Cuando hace un poco más de tres meses Sergio Massa asumió como ministro de Economía, el Frente de Todos (FdT) creyó haber encontrado el catalizador de una severa crisis política pero también económica, que por esos días sufría sucesivas corridas cambiarias y ponía en duda la institucionalidad de un país sin rumbo.
Su desembarco en el Ejecutivo, con suma de funciones y absoluta centralidad, significaba la reducción de la figura de Alberto Fernández a un rol casi protocolar, obligado por la sucesión de fracasos, sin poder en la toma de decisiones de peso. Una reconstrucción del esquema de gobierno que necesariamente contaba con la bendición de Cristina Kirchner. El cerebro operativo de una gestión naufragante.
Massa, consciente de las dificultades que incluyen licuación de las reservas del Banco Central, feroz inflación, pérdida de poder adquisitivo de los salarios, incremento de la pobreza y la indigencia, imaginó soluciones que todavía no se cristalizan, pero se tuvo fe para revertir la situación, y con ello, dotar de oxígeno a su gobierno y a su propio futuro político.

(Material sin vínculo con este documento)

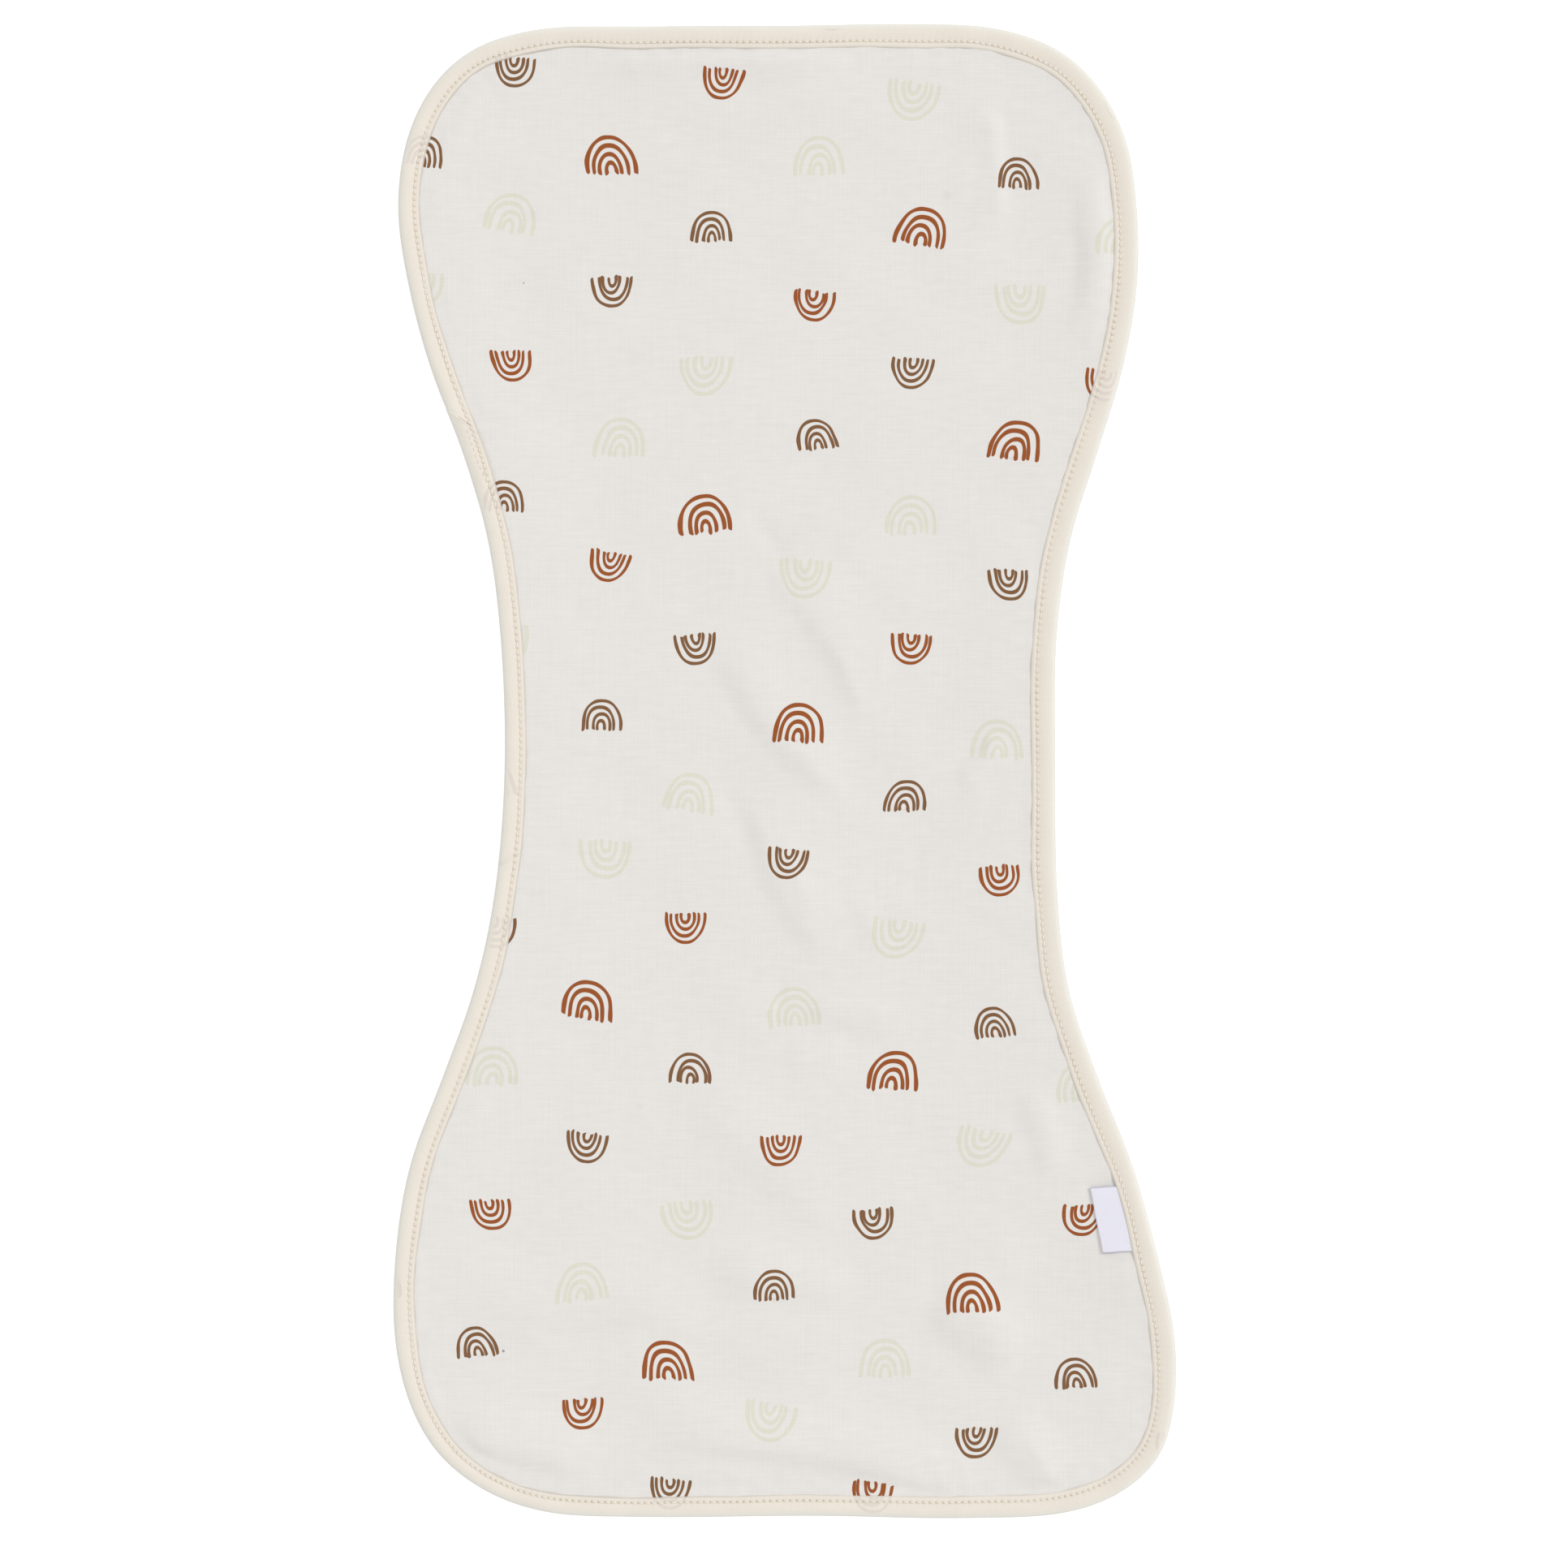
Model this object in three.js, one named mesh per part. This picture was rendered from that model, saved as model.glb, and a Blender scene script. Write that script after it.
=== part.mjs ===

En esa tarea se encuentra aún, lanzando por estos días un nuevo esbozo de control de precios como respuesta a esos índices de inflación que no ha podido dominar y con la certeza de que sus aciertos o errores ponen en juego el éxito o el fracaso electoral del kichnerismo al que años atrás dijo que jamás iba a volver. Pero volvió.
Sin embargo, a Massa no se le puede negar su timming político. De hecho, desembarcó en Mendoza con discurso y acciones de acompañamiento para los productores afectados por las denominadas “heladas tardías” que dañaron miles de hectáreas, no sólo aquí sino también en otras provincias.
Ante la coyuntura, el massismo histórico de la provincia sacó pecho. Incluso, Jorge Difonso que todavía participa de la interna de Cambia Mendoza (CM). Pero también massistas más recientes, como Gabriela Lizana, ahora funcionaria nacional. Ellos y otros referentes del Frente Renovador (FR) no fueron los únicos que se acercaron hasta la delegación del INTA en Luján para escuchar al súperministro.
El propio Rodolfo Suarez llegó con la delegación oficial, y sus funcionarios radicales como Enrique Vaquié o la presidenta provisional del Senado, Natacha Eisenchlas, que también se sumaron al convite que recreó, en apariencia, alguna que otra escena de la transversalidad perdida. Pero hubo más.
El kirchnerismo, con Anabel Fernández Sagasti a la cabeza, tampoco se quiso perder la foto. Al igual que los intendentes peronistas más ortodoxos con los que La Cámpora viene pulseando por el control de la conducción del Partido Justicialista (PJ). Casi como olvidando cuando en 2015 Massa y sus seguidores eran tildados de “traidores”.
Una movida que también concentró la atención de líberos como José Luis Ramón, quien desde la antigrieta terminó -paradójicamente- convirtiéndose en un apéndice de unos de sus extremos.
En síntesis, casi todo el arco político buscó dar algún mensaje, para dentro o para afuera. Y así fue, más allá de la minúscula pelea sobre quién lo trajo y de quién es el mérito de las respuestas a los problemas locales; o en todo caso, si esas soluciones son efectivas, mejores que las que implementó la Provincia, o una simple puesta en escena como deslizó algún funcionario provincial. Una alta asistencia que no se tradujo en unanimidad.
La cita ratificó la potente gravitación que hoy Massa tiene en el escenario nacional, que aún en un contexto de desesperanza e incertidumbre muestra a una figura que intenta hacer política conduciendo a los propios y allegados e intentando convencer a los ajenos. Claro, no exento de polémicas por la excesiva verborragia o la insustancialidad de sus anuncios como es un dólar diferencial por sólo 40 días.
Por unas horas, y los días siguientes, toda la política mendocina giró en torno a un Massa sobreviviente de sus propias contradicciones, preso de su pasado, pero con la suficiente capacidad de influir en un escenario de medianía y decepción. Como si en todo caso, sólo se tratara de una competencia de egos.